**SET EXERCISE:**
Pull every line that holds the word "axis" from the entries.

[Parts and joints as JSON]
>> BEGIN
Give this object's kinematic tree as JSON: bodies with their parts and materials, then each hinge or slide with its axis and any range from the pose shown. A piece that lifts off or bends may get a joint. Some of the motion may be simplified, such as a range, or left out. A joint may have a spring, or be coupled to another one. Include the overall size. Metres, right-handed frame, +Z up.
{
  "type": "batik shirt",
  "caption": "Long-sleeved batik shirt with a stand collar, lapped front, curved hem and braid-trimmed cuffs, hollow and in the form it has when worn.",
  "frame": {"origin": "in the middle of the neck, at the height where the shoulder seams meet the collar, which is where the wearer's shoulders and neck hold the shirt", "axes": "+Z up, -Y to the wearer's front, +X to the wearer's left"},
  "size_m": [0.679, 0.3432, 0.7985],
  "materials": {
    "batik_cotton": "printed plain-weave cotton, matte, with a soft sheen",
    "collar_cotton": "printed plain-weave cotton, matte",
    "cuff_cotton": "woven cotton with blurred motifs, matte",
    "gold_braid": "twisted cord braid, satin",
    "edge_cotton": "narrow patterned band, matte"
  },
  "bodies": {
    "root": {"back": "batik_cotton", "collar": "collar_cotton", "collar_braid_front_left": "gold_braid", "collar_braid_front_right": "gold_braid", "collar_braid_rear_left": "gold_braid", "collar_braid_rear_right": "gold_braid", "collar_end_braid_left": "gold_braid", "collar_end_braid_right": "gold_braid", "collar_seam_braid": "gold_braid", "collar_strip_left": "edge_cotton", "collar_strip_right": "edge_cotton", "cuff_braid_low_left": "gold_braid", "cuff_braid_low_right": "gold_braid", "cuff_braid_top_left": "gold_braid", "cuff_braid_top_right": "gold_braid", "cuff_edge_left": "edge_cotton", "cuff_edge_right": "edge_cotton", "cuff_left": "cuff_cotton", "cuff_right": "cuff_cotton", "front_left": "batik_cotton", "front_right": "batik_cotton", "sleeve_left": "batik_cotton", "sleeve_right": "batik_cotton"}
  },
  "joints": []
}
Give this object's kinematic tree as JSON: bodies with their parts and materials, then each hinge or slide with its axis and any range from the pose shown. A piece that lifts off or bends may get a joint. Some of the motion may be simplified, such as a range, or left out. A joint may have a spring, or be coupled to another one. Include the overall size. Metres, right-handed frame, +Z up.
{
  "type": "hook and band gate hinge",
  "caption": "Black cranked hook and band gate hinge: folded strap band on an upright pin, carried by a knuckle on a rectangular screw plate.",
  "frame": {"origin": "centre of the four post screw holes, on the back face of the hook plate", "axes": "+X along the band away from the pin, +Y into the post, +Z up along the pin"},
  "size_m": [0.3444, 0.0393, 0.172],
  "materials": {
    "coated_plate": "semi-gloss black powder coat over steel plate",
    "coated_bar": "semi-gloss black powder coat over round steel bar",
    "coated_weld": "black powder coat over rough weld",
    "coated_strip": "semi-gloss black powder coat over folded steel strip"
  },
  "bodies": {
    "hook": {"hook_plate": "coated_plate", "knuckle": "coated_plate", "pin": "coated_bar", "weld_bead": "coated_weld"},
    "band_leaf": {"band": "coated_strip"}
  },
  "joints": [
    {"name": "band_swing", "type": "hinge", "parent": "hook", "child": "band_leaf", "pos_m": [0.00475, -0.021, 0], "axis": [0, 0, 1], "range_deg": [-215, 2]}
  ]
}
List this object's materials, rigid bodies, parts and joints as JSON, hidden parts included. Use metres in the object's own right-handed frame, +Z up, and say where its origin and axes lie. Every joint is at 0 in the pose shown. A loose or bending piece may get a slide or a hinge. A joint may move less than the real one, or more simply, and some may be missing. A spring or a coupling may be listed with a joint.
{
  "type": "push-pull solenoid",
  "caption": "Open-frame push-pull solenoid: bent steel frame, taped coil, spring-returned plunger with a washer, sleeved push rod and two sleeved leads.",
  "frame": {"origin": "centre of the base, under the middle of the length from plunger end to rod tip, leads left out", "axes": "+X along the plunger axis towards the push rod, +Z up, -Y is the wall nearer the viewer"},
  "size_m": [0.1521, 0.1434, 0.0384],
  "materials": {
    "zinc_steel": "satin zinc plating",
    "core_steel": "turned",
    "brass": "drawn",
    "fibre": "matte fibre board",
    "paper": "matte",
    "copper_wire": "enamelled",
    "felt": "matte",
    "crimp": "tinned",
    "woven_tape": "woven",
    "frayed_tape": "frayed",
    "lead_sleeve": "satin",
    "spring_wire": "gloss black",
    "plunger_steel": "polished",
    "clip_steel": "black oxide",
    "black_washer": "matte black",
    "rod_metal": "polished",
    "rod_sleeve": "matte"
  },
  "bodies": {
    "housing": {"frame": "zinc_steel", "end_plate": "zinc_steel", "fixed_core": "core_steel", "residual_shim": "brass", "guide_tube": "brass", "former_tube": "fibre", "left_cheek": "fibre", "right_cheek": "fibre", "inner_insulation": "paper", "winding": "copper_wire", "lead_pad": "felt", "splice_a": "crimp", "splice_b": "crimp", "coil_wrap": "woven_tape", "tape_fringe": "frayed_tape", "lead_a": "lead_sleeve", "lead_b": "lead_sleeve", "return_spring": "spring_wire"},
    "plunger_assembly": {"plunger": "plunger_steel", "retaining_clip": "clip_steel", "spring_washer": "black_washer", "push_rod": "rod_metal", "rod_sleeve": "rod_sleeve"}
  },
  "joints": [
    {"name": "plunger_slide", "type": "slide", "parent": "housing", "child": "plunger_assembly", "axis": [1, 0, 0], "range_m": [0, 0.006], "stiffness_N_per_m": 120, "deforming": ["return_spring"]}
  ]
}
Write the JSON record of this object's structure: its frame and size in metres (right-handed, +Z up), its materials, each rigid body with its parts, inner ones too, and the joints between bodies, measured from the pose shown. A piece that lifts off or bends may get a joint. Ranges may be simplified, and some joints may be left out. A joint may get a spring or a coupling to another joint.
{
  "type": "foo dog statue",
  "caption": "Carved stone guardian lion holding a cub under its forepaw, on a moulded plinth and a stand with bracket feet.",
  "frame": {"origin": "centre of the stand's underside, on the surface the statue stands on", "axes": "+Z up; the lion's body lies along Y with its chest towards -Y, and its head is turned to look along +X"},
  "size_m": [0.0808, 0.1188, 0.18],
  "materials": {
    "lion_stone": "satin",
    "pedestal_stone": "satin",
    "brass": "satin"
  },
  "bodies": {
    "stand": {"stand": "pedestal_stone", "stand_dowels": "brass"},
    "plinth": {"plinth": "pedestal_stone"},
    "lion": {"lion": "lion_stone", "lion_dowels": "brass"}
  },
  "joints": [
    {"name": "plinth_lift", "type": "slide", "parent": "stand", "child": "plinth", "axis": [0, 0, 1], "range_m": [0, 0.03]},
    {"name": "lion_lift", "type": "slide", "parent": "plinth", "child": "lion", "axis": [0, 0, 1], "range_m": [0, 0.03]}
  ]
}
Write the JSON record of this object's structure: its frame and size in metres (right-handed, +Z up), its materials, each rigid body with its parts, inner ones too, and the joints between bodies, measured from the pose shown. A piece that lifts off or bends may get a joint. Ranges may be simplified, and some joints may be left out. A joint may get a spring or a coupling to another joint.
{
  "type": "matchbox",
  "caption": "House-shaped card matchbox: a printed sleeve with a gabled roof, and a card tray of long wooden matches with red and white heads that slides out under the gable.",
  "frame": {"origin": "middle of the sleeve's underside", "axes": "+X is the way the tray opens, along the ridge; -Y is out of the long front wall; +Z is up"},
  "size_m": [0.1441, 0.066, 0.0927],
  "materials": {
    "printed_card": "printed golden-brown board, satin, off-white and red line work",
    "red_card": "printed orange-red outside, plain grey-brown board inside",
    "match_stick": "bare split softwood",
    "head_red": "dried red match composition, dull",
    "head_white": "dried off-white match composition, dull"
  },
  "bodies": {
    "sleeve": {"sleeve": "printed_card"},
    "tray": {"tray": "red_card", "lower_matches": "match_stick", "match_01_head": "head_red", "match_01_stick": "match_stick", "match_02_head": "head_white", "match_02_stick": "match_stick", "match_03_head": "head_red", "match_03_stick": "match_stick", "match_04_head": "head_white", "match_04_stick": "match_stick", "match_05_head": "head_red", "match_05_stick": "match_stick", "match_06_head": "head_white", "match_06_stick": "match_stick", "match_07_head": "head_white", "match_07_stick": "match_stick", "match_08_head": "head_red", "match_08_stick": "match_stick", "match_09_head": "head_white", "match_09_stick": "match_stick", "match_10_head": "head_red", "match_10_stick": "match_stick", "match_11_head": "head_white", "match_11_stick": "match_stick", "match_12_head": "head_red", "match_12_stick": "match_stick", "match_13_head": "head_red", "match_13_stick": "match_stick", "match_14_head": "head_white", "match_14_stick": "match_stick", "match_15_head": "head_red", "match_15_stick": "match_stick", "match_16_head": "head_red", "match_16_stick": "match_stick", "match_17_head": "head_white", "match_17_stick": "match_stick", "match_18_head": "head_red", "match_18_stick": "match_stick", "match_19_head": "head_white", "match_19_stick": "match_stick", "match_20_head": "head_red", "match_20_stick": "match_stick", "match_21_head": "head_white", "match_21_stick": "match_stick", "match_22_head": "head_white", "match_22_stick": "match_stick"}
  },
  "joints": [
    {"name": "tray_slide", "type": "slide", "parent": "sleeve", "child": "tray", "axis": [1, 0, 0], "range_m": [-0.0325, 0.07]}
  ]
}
>> END
**SOLVED PROBLEM:**
Give this object's kinematic tree as JSON: bodies with their parts and materials, then each hinge or slide with its axis and any range from the pose shown. A piece that lifts off or bends may get a joint. Some of the motion may be simplified, such as a range, or left out. A joint may have a spring, or be coupled to another one. Include the overall size. Metres, right-handed frame, +Z up.
Give this object's kinematic tree as JSON: bodies with their parts and materials, then each hinge or slide with its axis and any range from the pose shown. A piece that lifts off or bends may get a joint. Some of the motion may be simplified, such as a range, or left out. A joint may have a spring, or be coupled to another one. Include the overall size. Metres, right-handed frame, +Z up.
    {"name": "band_swing", "type": "hinge", "parent": "hook", "child": "band_leaf", "pos_m": [0.00475, -0.021, 0], "axis": [0, 0, 1], "range_deg": [-215, 2]}
  "frame": {"origin": "centre of the base, under the middle of the length from plunger end to rod tip, leads left out", "axes": "+X along the plunger axis towards the push rod, +Z up, -Y is the wall nearer the viewer"},
    {"name": "plunger_slide", "type": "slide", "parent": "housing", "child": "plunger_assembly", "axis": [1, 0, 0], "range_m": [0, 0.006], "stiffness_N_per_m": 120, "deforming": ["return_spring"]}
    {"name": "plinth_lift", "type": "slide", "parent": "stand", "child": "plinth", "axis": [0, 0, 1], "range_m": [0, 0.03]},
    {"name": "lion_lift", "type": "slide", "parent": "plinth", "child": "lion", "axis": [0, 0, 1], "range_m": [0, 0.03]}
    {"name": "tray_slide", "type": "slide", "parent": "sleeve", "child": "tray", "axis": [1, 0, 0], "range_m": [-0.0325, 0.07]}